JULIAN ASSANGE: Yeah, so, this is a bit of rhetorical trickery by the White House. The material goes to December 31, '09, so it's valid up to the beginning of 2010, for a six-year period. So it does cover a sweep of the war which hasn't yet turned around. Now, Obama's policy change came in on the 1st of December, so there is, in fact, an overlap. We can see some of what happens. But looking back through the data at successive policy changes-for example, the policy changes introduced by McChrystal-what we don't see is a real change to how things happen on the ground. So a policy change is just words, but what actually happens on the ground, well, we can see it from this data. Very little happens. The US military and the soldiers in Afghanistan are a very, very big ship to turn around. Their interaction with that environment and with the Taliban and with the local population has its own dynamic that is independent to the policies that are tried-that people try and push down from on high.

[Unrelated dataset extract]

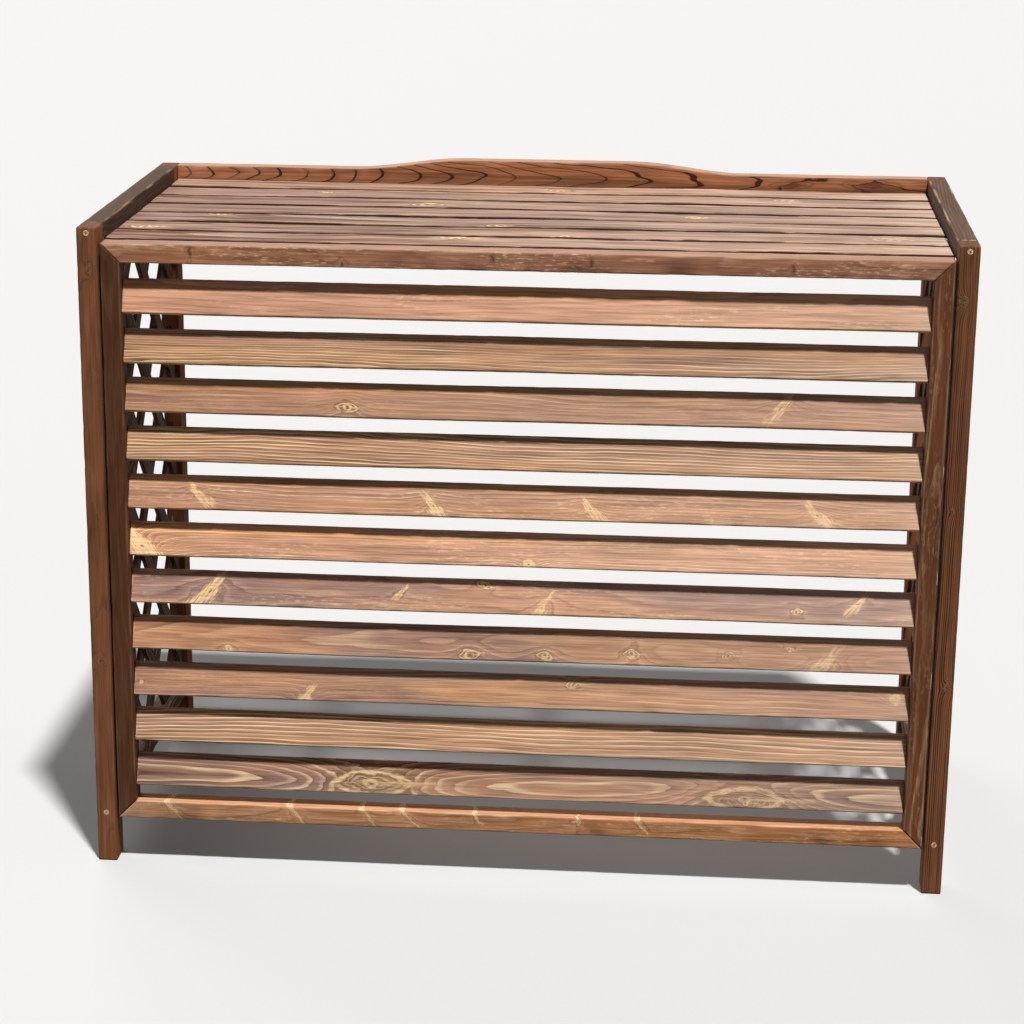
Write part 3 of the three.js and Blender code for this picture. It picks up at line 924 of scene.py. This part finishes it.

We can see that, as an example, when McChrystal tried to introduce more metrics, more measurements, of how civilian casualties were occurring. Fields pop up in the database around that time. But we see that troops that are causing civilian casualties simply don't fill out that field, or they lie about whether the casualties have occurred, or they misrepresent whether it was a civilian casualty versus an insurgent casualty. That sort of-that culture and interaction between Taliban and US forces and other elements operating in Afghanistan is very difficult to change. And so, we don't expect that the situation, as it stands now, some seven months after this data stopped being collected, would be that different to the previous six years, which we can see in the material that has been released.
MORE:
http://www.democracynow.org/2010/7/28/wikileaks_founder_julian_assange_transparent_government"WikiLeaks Founder Julian Assange:
'Transparent Government Tends to Produce Just Government.'"
Indeed. What could be simpler? Or more truly American?